**Extracted material:**
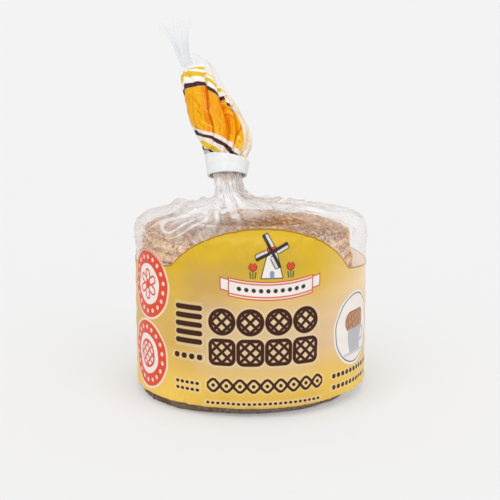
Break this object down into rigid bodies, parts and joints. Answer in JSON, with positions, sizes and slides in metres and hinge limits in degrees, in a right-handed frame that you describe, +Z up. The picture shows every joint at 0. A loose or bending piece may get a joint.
{
  "type": "bag of stroopwafels",
  "caption": "Round stack of caramel waffles in a clear bag with a printed band, gathered into a neck with a white tie band and a leaning tail.",
  "frame": {"origin": "centre of the flat base, on the surface that the pack stands on", "axes": "+Z up along the stack of waffles; the printed front faces -Y; the tail leans towards -X and +Y"},
  "size_m": [0.0886, 0.0886, 0.1407],
  "materials": {
    "film": "clear crinkled film, printed yellow round the stack and orange on the tail, over brown waffles",
    "band": "smooth white"
  },
  "bodies": {
    "root": {"bag": "film", "band": "band"}
  },
  "joints": []
}
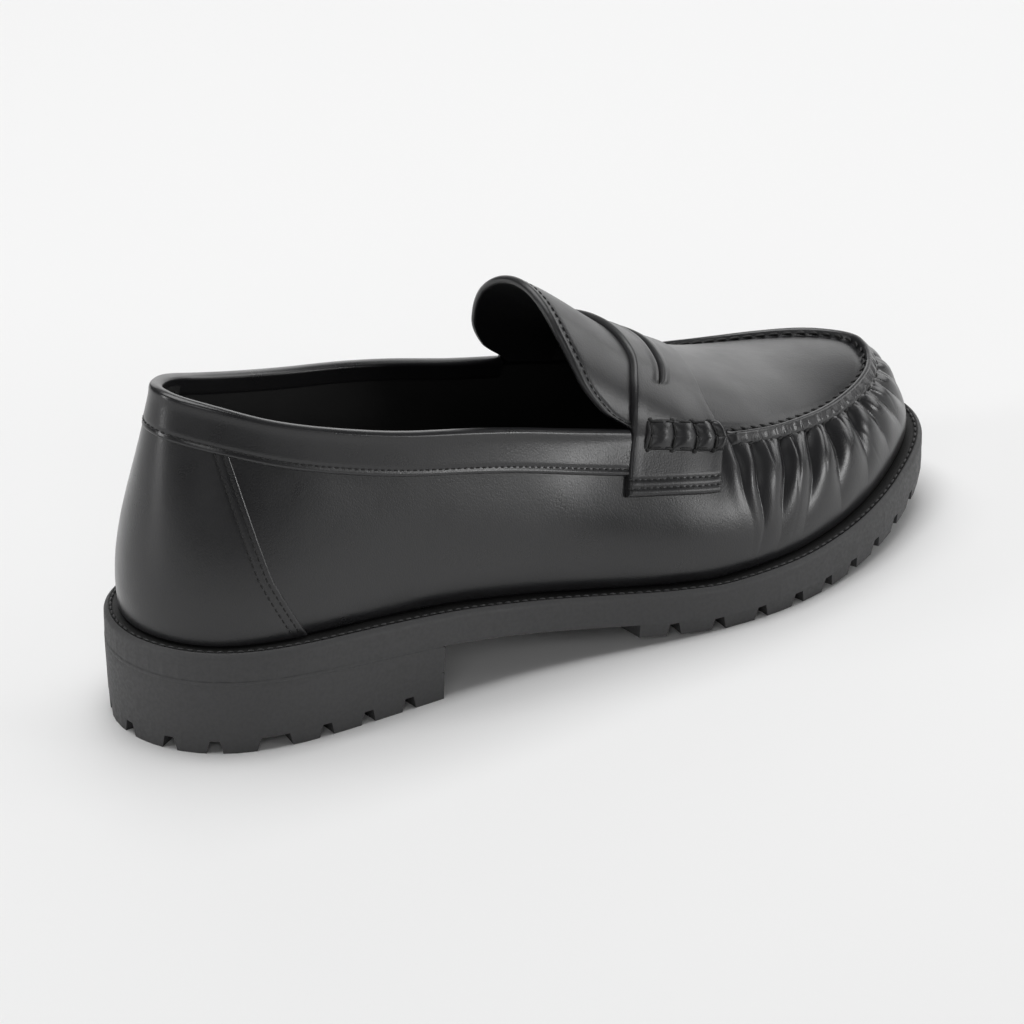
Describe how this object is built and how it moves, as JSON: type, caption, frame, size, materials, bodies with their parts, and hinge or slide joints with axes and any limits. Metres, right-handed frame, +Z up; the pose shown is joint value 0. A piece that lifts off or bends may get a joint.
{
  "type": "chunky lug sole loafer",
  "caption": "Slip-on loafer for one right foot with a moccasin apron, a saddle strap with a slot, a tall tongue and a thick lugged sole with a low block heel.",
  "frame": {"origin": "on the floor, below the middle of the shoe's bounding box", "axes": "+X from the heel towards the toe, +Y towards the inner side of the foot, +Z up from the floor"},
  "size_m": [0.2958, 0.1066, 0.1097],
  "materials": {
    "black_leather": "smooth black leather with a soft polish",
    "welt_leather": "matte black edge with one row of stitches",
    "insole_leather": "matte black lining leather",
    "black_rubber": "matte dark grey-black rubber"
  },
  "bodies": {
    "root": {"upper": "black_leather", "tongue": "black_leather", "saddle_strap": "black_leather", "collar_band": "black_leather", "heel_counter": "black_leather", "apron_seam": "black_leather", "welt": "welt_leather", "insole": "insole_leather", "outsole": "black_rubber", "heel_block": "black_rubber", "heel_top_piece": "black_rubber"}
  },
  "joints": []
}
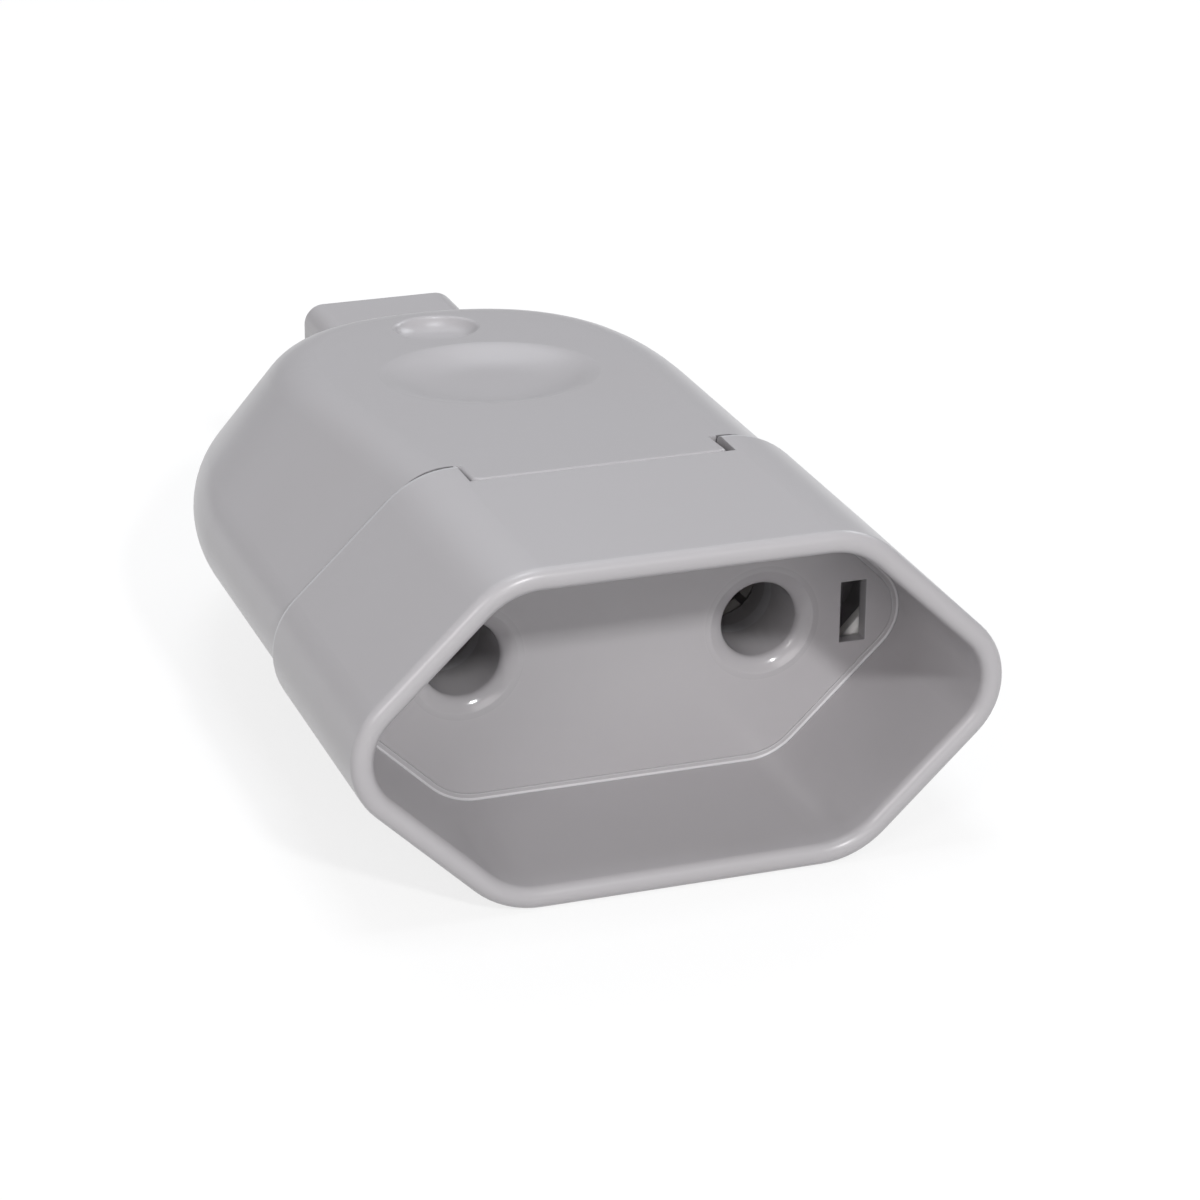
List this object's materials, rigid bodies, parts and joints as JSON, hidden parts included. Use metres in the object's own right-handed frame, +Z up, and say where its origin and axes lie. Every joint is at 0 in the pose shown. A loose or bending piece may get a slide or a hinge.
{
  "type": "female cord connector",
  "caption": "Female cord connector with a hexagonal plug recess, round pin holes, a slide-on rear cover and a square cord outlet at the back.",
  "frame": {"origin": "middle of the footprint, on the plane that the connector stands on", "axes": "+Y towards the cord outlet, so the plug recess opens to -Y; +X across the two pin holes; +Z up, through the side with the thumb dish"},
  "size_m": [0.04, 0.0624, 0.0212],
  "materials": {
    "front_plastic": "satin light grey moulded thermoplastic",
    "cover_plastic": "satin light grey moulded thermoplastic",
    "insulator_plastic": "natural off-white moulded thermoplastic",
    "brass": "turned, bare",
    "plated_brass": "turned, nickel plated",
    "spring_steel": "rolled, bare",
    "zinc_plated_steel": "bright zinc plated"
  },
  "bodies": {
    "root": {"front_body": "front_plastic", "rear_cover": "cover_plastic", "contact_sleeve_left": "plated_brass", "contact_sleeve_right": "plated_brass", "contact_spring_left": "spring_steel", "contact_spring_right": "spring_steel", "terminal_block_left": "brass", "terminal_block_right": "brass", "terminal_screws": "zinc_plated_steel", "contact_retainer": "insulator_plastic", "cord_clamp": "insulator_plastic", "cord_clamp_screws": "zinc_plated_steel"}
  },
  "joints": []
}
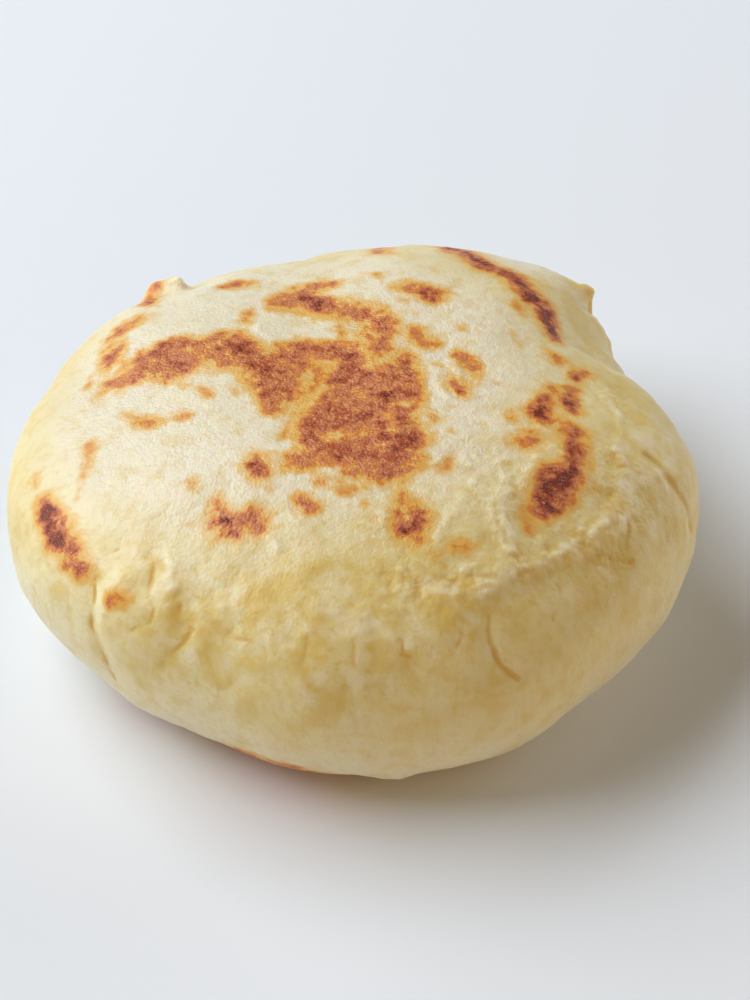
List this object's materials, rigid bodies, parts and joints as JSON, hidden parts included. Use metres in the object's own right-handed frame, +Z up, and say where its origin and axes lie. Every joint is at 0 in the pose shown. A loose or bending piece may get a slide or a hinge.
{
  "type": "stuffed cassava arepa",
  "caption": "Stuffed cassava arepa: a thick, shut, puffed round of pale dough with a griddled top, a crumbly front edge and a flat lower face to lie on.",
  "frame": {"origin": "middle of the arepa's box on the surface it lies on", "axes": "+Z up out of the griddled top face, +X to the right along its widest extent, +Y to the back, away from the crumbly front edge"},
  "size_m": [0.1006, 0.0996, 0.0382],
  "materials": {
    "griddled_dough": "satin"
  },
  "bodies": {
    "root": {"arepa": "griddled_dough"}
  },
  "joints": []
}
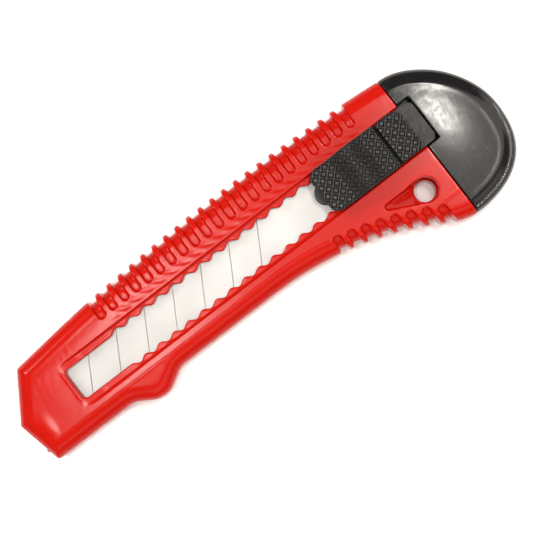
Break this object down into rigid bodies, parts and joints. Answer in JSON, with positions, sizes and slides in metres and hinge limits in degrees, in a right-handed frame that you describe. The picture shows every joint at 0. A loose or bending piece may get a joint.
{
  "type": "snap-off utility knife",
  "caption": "Retractable snap-off blade cutter: ribbed plastic handle with a toothed slot, locking thumb slider, scored steel blade and pull-off end cap.",
  "frame": {"origin": "under the middle of the knife, on the plane of its flat back", "axes": "+X from the blade's mouth to the end cap, +Y from the cutting edge to the blade's back, +Z from the flat back to the thumb slider"},
  "size_m": [0.1619, 0.0492, 0.0184],
  "materials": {
    "red_plastic": "satin moulded polypropylene",
    "black_gloss_plastic": "gloss, lightly scuffed",
    "charcoal_plastic": "satin moulded, knurled",
    "spring_steel": "rolled",
    "blade_steel": "ground satin"
  },
  "bodies": {
    "handle": {"handle_shell": "red_plastic"},
    "slider": {"slide_carrier": "charcoal_plastic", "blade": "blade_steel", "lock_spring": "spring_steel"},
    "button": {"thumb_button": "charcoal_plastic"},
    "cap": {"end_cap": "black_gloss_plastic"}
  },
  "joints": [
    {"name": "blade_slide", "type": "slide", "parent": "handle", "child": "slider", "axis": [-1, 0, 0], "range_m": [0, 0.085], "deforming": ["lock_spring"]},
    {"name": "button_press", "type": "slide", "parent": "slider", "child": "button", "axis": [0, 0, -1], "range_m": [0, 0.0011], "stiffness_N_per_m": 1500, "springref_m": -0.0005, "deforming": ["lock_spring"]},
    {"name": "cap_pull", "type": "slide", "parent": "handle", "child": "cap", "axis": [1, 0, 0], "range_m": [0, 0.018]}
  ]
}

**Aim of the exercise:** Print every line of the records exactly. Omit nothing.

**Task answer:**
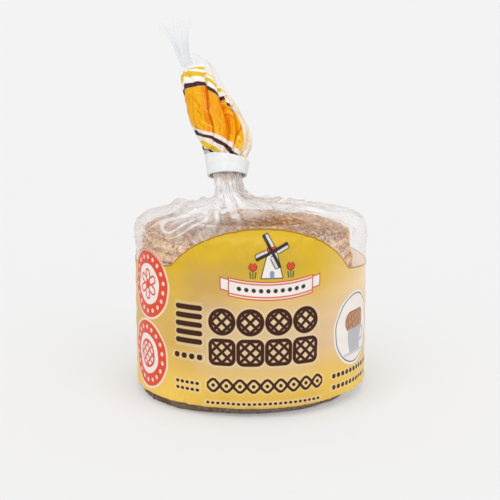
Break this object down into rigid bodies, parts and joints. Answer in JSON, with positions, sizes and slides in metres and hinge limits in degrees, in a right-handed frame that you describe, +Z up. The picture shows every joint at 0. A loose or bending piece may get a joint.
{
  "type": "bag of stroopwafels",
  "caption": "Round stack of caramel waffles in a clear bag with a printed band, gathered into a neck with a white tie band and a leaning tail.",
  "frame": {"origin": "centre of the flat base, on the surface that the pack stands on", "axes": "+Z up along the stack of waffles; the printed front faces -Y; the tail leans towards -X and +Y"},
  "size_m": [0.0886, 0.0886, 0.1407],
  "materials": {
    "film": "clear crinkled film, printed yellow round the stack and orange on the tail, over brown waffles",
    "band": "smooth white"
  },
  "bodies": {
    "root": {"bag": "film", "band": "band"}
  },
  "joints": []
}
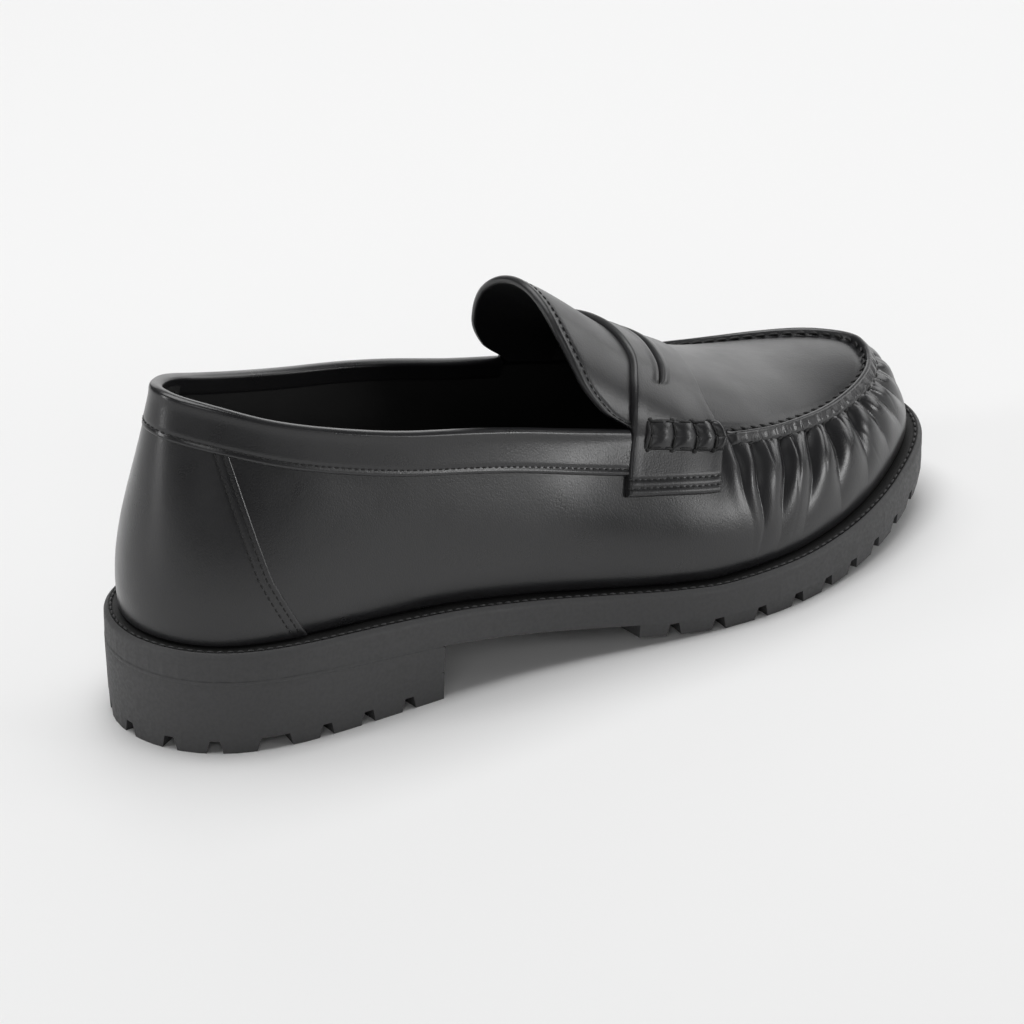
Describe how this object is built and how it moves, as JSON: type, caption, frame, size, materials, bodies with their parts, and hinge or slide joints with axes and any limits. Metres, right-handed frame, +Z up; the pose shown is joint value 0. A piece that lifts off or bends may get a joint.
{
  "type": "chunky lug sole loafer",
  "caption": "Slip-on loafer for one right foot with a moccasin apron, a saddle strap with a slot, a tall tongue and a thick lugged sole with a low block heel.",
  "frame": {"origin": "on the floor, below the middle of the shoe's bounding box", "axes": "+X from the heel towards the toe, +Y towards the inner side of the foot, +Z up from the floor"},
  "size_m": [0.2958, 0.1066, 0.1097],
  "materials": {
    "black_leather": "smooth black leather with a soft polish",
    "welt_leather": "matte black edge with one row of stitches",
    "insole_leather": "matte black lining leather",
    "black_rubber": "matte dark grey-black rubber"
  },
  "bodies": {
    "root": {"upper": "black_leather", "tongue": "black_leather", "saddle_strap": "black_leather", "collar_band": "black_leather", "heel_counter": "black_leather", "apron_seam": "black_leather", "welt": "welt_leather", "insole": "insole_leather", "outsole": "black_rubber", "heel_block": "black_rubber", "heel_top_piece": "black_rubber"}
  },
  "joints": []
}
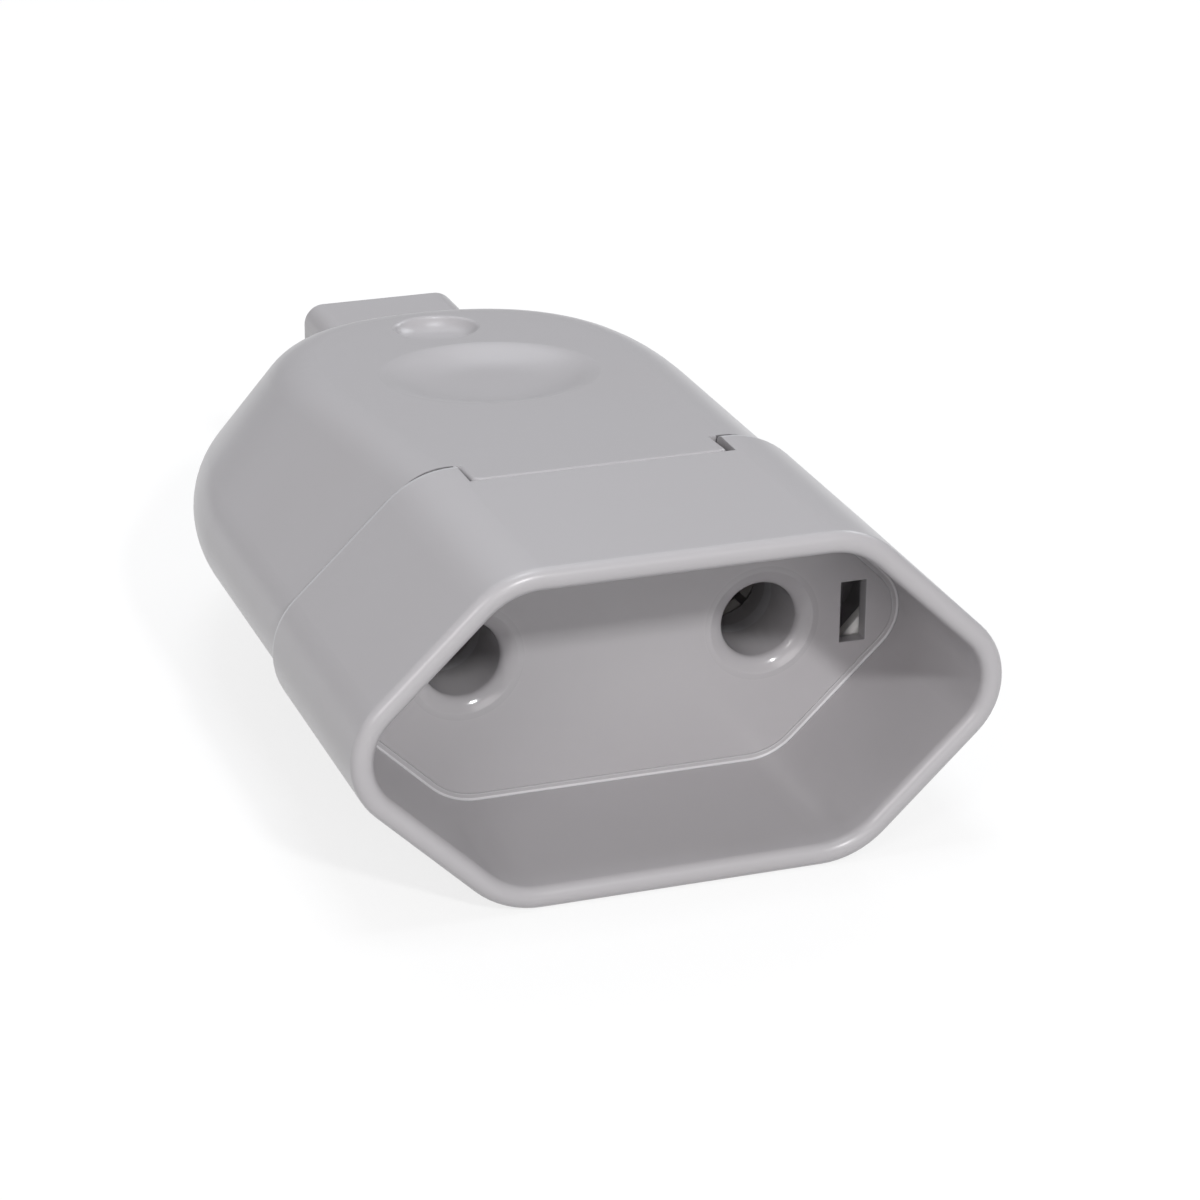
List this object's materials, rigid bodies, parts and joints as JSON, hidden parts included. Use metres in the object's own right-handed frame, +Z up, and say where its origin and axes lie. Every joint is at 0 in the pose shown. A loose or bending piece may get a slide or a hinge.
{
  "type": "female cord connector",
  "caption": "Female cord connector with a hexagonal plug recess, round pin holes, a slide-on rear cover and a square cord outlet at the back.",
  "frame": {"origin": "middle of the footprint, on the plane that the connector stands on", "axes": "+Y towards the cord outlet, so the plug recess opens to -Y; +X across the two pin holes; +Z up, through the side with the thumb dish"},
  "size_m": [0.04, 0.0624, 0.0212],
  "materials": {
    "front_plastic": "satin light grey moulded thermoplastic",
    "cover_plastic": "satin light grey moulded thermoplastic",
    "insulator_plastic": "natural off-white moulded thermoplastic",
    "brass": "turned, bare",
    "plated_brass": "turned, nickel plated",
    "spring_steel": "rolled, bare",
    "zinc_plated_steel": "bright zinc plated"
  },
  "bodies": {
    "root": {"front_body": "front_plastic", "rear_cover": "cover_plastic", "contact_sleeve_left": "plated_brass", "contact_sleeve_right": "plated_brass", "contact_spring_left": "spring_steel", "contact_spring_right": "spring_steel", "terminal_block_left": "brass", "terminal_block_right": "brass", "terminal_screws": "zinc_plated_steel", "contact_retainer": "insulator_plastic", "cord_clamp": "insulator_plastic", "cord_clamp_screws": "zinc_plated_steel"}
  },
  "joints": []
}
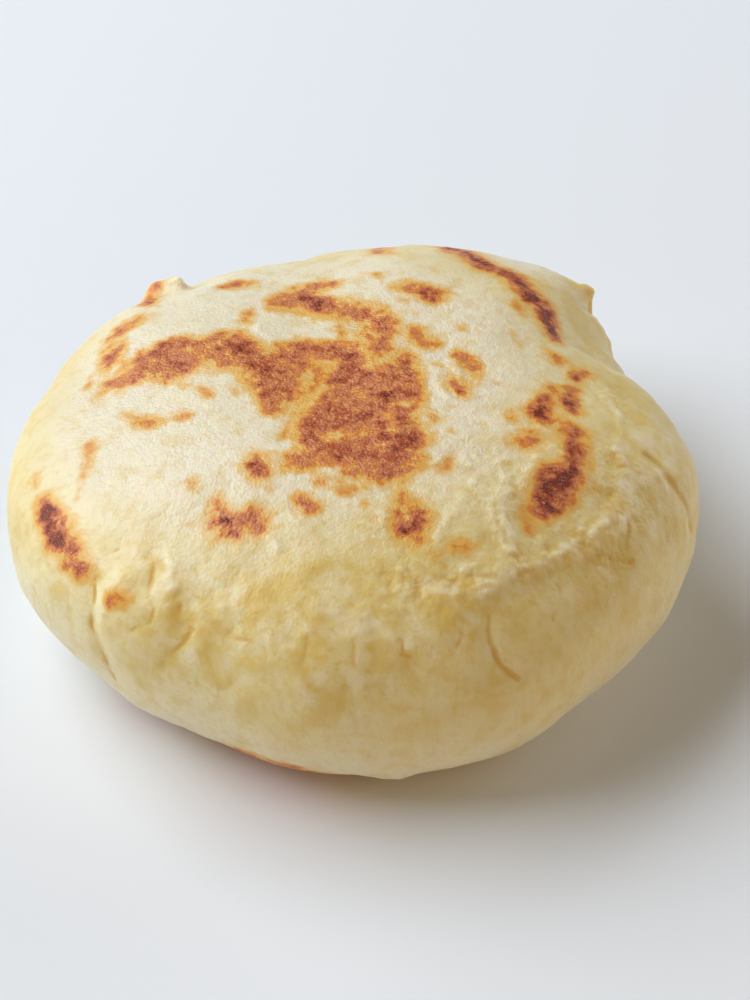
List this object's materials, rigid bodies, parts and joints as JSON, hidden parts included. Use metres in the object's own right-handed frame, +Z up, and say where its origin and axes lie. Every joint is at 0 in the pose shown. A loose or bending piece may get a slide or a hinge.
{
  "type": "stuffed cassava arepa",
  "caption": "Stuffed cassava arepa: a thick, shut, puffed round of pale dough with a griddled top, a crumbly front edge and a flat lower face to lie on.",
  "frame": {"origin": "middle of the arepa's box on the surface it lies on", "axes": "+Z up out of the griddled top face, +X to the right along its widest extent, +Y to the back, away from the crumbly front edge"},
  "size_m": [0.1006, 0.0996, 0.0382],
  "materials": {
    "griddled_dough": "satin"
  },
  "bodies": {
    "root": {"arepa": "griddled_dough"}
  },
  "joints": []
}
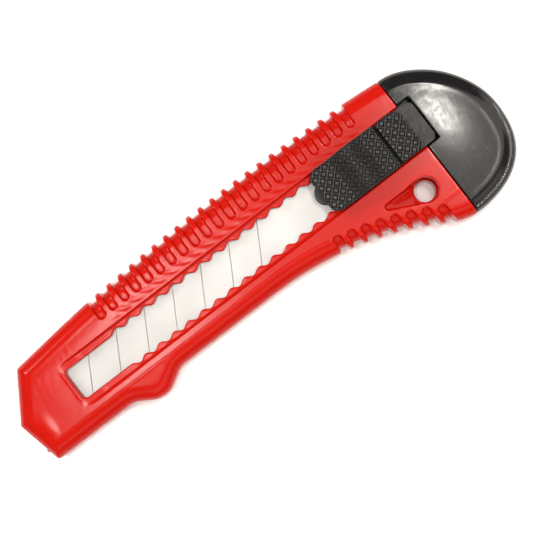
Break this object down into rigid bodies, parts and joints. Answer in JSON, with positions, sizes and slides in metres and hinge limits in degrees, in a right-handed frame that you describe. The picture shows every joint at 0. A loose or bending piece may get a joint.
{
  "type": "snap-off utility knife",
  "caption": "Retractable snap-off blade cutter: ribbed plastic handle with a toothed slot, locking thumb slider, scored steel blade and pull-off end cap.",
  "frame": {"origin": "under the middle of the knife, on the plane of its flat back", "axes": "+X from the blade's mouth to the end cap, +Y from the cutting edge to the blade's back, +Z from the flat back to the thumb slider"},
  "size_m": [0.1619, 0.0492, 0.0184],
  "materials": {
    "red_plastic": "satin moulded polypropylene",
    "black_gloss_plastic": "gloss, lightly scuffed",
    "charcoal_plastic": "satin moulded, knurled",
    "spring_steel": "rolled",
    "blade_steel": "ground satin"
  },
  "bodies": {
    "handle": {"handle_shell": "red_plastic"},
    "slider": {"slide_carrier": "charcoal_plastic", "blade": "blade_steel", "lock_spring": "spring_steel"},
    "button": {"thumb_button": "charcoal_plastic"},
    "cap": {"end_cap": "black_gloss_plastic"}
  },
  "joints": [
    {"name": "blade_slide", "type": "slide", "parent": "handle", "child": "slider", "axis": [-1, 0, 0], "range_m": [0, 0.085], "deforming": ["lock_spring"]},
    {"name": "button_press", "type": "slide", "parent": "slider", "child": "button", "axis": [0, 0, -1], "range_m": [0, 0.0011], "stiffness_N_per_m": 1500, "springref_m": -0.0005, "deforming": ["lock_spring"]},
    {"name": "cap_pull", "type": "slide", "parent": "handle", "child": "cap", "axis": [1, 0, 0], "range_m": [0, 0.018]}
  ]
}